Data supplied >>
##########
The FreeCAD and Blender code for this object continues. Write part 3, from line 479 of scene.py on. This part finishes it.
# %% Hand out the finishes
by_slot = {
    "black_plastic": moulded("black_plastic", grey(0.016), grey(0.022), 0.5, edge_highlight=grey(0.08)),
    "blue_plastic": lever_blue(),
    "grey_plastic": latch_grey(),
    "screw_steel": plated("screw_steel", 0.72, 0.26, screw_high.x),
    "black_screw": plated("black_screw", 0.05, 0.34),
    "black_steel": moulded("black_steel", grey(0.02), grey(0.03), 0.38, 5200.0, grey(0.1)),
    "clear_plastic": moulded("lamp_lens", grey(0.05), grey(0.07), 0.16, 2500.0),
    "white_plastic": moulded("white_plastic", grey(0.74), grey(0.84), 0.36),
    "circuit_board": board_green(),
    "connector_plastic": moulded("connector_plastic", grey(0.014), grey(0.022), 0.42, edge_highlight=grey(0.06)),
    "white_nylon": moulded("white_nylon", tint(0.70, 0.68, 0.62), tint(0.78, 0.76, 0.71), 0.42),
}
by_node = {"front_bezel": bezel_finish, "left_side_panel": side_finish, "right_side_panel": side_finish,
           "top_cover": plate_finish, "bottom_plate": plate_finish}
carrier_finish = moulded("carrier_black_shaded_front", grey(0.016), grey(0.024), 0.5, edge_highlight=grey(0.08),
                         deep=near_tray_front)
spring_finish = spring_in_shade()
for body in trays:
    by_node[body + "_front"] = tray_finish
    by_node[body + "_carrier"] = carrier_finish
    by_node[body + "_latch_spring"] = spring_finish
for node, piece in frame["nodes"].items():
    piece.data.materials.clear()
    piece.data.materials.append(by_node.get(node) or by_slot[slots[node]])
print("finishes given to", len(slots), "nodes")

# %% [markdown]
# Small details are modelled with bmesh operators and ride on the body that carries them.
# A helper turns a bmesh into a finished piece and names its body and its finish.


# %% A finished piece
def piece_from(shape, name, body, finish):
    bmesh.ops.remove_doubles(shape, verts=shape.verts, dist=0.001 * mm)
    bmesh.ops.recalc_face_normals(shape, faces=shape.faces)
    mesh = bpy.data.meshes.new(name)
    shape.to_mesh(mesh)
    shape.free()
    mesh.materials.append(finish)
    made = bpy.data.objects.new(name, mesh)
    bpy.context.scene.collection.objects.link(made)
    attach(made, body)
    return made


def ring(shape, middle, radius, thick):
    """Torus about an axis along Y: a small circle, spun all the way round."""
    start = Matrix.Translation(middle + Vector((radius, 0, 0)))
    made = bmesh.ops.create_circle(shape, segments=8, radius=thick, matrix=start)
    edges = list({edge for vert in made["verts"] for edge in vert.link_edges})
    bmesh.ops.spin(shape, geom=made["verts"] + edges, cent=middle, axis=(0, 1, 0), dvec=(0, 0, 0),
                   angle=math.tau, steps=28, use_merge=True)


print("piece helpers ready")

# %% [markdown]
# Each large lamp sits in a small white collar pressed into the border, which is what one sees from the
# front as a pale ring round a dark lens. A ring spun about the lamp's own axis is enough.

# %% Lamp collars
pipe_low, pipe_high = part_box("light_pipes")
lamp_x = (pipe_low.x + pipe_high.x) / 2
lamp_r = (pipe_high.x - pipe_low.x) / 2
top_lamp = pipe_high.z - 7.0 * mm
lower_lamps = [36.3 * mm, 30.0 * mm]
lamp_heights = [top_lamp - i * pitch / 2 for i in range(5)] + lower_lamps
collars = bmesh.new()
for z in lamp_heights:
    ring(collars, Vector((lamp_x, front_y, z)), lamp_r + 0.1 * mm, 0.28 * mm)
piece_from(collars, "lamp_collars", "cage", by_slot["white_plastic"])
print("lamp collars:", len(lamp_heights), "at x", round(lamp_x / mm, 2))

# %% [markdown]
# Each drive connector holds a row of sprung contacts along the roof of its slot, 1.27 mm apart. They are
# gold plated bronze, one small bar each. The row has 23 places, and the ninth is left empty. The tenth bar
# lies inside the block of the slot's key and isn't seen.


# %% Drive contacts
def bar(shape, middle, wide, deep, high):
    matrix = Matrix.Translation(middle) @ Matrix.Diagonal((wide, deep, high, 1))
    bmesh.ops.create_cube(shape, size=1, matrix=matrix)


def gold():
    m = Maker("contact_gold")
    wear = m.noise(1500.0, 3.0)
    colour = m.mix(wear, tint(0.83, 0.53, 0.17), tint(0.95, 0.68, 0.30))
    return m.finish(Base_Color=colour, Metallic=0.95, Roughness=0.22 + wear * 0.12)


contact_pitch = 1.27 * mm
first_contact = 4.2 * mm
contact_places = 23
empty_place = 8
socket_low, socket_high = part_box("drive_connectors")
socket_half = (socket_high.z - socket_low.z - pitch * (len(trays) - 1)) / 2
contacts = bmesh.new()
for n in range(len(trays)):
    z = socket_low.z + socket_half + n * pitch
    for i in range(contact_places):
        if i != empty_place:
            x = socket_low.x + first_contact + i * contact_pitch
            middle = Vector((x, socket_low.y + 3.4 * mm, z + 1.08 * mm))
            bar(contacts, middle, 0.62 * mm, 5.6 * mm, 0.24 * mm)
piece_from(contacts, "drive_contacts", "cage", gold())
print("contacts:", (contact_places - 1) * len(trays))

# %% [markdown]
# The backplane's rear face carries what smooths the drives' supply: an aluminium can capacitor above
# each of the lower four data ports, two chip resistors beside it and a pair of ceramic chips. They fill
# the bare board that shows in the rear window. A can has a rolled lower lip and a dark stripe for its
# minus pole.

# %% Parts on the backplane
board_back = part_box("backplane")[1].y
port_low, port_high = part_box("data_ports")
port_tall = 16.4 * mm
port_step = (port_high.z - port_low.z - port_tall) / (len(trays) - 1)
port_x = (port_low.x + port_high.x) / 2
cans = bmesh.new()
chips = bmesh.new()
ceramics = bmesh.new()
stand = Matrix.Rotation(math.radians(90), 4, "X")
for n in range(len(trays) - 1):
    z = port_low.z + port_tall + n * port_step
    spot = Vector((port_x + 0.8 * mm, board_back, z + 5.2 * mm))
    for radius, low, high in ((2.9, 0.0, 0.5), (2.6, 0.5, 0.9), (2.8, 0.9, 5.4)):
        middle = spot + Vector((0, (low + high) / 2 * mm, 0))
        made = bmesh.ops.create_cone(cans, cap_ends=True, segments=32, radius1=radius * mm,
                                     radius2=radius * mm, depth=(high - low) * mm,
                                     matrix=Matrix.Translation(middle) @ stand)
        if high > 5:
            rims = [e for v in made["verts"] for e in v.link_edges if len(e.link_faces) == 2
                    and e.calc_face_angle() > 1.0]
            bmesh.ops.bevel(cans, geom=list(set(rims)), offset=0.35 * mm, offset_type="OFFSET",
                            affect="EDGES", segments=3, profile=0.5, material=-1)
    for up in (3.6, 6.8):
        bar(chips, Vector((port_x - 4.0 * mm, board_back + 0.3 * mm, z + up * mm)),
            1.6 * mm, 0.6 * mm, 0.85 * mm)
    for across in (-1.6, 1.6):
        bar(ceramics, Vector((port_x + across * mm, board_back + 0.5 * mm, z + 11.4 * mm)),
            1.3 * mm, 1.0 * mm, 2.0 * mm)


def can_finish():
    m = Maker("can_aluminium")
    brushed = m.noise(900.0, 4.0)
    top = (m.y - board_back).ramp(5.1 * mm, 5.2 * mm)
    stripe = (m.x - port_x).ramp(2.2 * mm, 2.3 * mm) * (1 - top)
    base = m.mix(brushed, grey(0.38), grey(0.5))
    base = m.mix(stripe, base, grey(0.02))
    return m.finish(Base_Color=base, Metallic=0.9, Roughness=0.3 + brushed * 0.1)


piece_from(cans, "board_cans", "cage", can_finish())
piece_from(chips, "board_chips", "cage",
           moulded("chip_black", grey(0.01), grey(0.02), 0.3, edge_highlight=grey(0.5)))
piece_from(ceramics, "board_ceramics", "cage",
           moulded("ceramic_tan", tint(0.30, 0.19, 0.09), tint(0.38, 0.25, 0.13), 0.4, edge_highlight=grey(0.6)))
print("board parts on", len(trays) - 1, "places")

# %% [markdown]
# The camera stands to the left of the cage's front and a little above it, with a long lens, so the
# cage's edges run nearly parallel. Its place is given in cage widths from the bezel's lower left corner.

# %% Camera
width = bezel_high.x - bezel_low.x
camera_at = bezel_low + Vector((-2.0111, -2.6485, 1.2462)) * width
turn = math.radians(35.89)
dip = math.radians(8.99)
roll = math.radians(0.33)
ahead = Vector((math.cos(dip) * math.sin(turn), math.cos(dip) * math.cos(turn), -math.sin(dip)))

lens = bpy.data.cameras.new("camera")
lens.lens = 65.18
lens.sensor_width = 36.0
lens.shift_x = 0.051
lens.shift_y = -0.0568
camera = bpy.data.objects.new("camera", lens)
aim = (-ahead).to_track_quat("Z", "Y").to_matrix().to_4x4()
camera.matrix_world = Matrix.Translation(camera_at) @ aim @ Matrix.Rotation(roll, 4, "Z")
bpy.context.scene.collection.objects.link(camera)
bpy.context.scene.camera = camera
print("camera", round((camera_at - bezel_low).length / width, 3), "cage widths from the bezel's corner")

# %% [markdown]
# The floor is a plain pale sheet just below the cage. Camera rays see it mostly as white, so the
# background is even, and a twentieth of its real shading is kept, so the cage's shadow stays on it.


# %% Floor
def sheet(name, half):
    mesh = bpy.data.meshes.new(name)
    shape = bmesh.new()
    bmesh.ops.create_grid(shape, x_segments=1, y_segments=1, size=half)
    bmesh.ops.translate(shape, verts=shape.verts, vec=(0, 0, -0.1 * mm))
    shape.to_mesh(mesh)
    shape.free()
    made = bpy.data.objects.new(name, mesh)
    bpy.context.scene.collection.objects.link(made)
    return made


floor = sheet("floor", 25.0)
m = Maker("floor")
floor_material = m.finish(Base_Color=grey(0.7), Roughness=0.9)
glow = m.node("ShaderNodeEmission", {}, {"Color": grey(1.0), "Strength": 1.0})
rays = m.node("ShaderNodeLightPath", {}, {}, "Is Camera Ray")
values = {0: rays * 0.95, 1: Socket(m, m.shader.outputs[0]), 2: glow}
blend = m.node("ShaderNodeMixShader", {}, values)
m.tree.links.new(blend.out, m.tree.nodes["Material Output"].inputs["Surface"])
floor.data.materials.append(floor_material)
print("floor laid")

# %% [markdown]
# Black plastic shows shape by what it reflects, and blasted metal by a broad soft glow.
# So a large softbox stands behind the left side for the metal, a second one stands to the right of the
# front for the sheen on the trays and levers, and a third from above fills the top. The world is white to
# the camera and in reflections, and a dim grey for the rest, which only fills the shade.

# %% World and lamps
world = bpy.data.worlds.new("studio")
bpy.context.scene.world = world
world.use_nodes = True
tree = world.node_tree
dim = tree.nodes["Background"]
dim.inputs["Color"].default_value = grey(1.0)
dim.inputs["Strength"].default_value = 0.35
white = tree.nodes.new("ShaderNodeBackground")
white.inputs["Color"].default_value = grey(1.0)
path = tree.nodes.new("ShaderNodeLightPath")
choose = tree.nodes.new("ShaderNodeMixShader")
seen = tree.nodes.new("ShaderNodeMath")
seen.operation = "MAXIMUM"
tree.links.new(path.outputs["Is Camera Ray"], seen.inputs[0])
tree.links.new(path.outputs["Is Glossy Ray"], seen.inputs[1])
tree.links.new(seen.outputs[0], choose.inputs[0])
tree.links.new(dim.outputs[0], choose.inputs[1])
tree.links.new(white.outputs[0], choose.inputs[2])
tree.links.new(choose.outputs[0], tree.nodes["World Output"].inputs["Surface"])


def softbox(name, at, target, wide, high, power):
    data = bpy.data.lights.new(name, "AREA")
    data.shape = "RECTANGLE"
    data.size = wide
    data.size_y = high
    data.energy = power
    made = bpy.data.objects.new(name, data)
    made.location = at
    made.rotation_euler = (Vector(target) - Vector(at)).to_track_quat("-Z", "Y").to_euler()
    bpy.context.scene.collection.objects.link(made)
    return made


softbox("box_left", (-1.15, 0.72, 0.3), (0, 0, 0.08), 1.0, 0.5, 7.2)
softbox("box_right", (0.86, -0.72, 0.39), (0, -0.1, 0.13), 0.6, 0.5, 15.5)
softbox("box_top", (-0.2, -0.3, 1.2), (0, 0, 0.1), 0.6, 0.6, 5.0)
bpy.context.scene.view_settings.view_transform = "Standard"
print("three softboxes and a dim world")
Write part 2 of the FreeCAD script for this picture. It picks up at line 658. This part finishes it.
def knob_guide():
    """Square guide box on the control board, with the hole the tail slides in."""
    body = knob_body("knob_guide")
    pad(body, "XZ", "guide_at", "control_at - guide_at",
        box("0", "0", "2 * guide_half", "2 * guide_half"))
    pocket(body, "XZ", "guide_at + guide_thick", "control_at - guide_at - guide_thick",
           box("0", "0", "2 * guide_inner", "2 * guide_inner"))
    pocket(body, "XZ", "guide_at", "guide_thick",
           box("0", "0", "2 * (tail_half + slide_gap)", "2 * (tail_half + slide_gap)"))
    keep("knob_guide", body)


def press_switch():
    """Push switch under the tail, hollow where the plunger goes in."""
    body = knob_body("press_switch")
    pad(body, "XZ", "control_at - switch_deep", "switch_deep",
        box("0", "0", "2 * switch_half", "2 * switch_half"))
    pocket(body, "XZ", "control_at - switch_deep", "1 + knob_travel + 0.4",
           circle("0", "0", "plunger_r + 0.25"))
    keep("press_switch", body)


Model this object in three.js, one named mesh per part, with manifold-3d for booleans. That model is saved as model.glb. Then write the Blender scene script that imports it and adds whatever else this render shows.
##########
What is expected >>
Return only the part of the records above that opens with the line containing "attach(made, body)" and closes with the line containing "# front as a", ends included.

Output of the task >>
    attach(made, body)
    return made


def ring(shape, middle, radius, thick):
    """Torus about an axis along Y: a small circle, spun all the way round."""
    start = Matrix.Translation(middle + Vector((radius, 0, 0)))
    made = bmesh.ops.create_circle(shape, segments=8, radius=thick, matrix=start)
    edges = list({edge for vert in made["verts"] for edge in vert.link_edges})
    bmesh.ops.spin(shape, geom=made["verts"] + edges, cent=middle, axis=(0, 1, 0), dvec=(0, 0, 0),
                   angle=math.tau, steps=28, use_merge=True)


print("piece helpers ready")

# %% [markdown]
# Each large lamp sits in a small white collar pressed into the border, which is what one sees from the
# front as a pale ring round a dark lens. A ring spun about the lamp's own axis is enough.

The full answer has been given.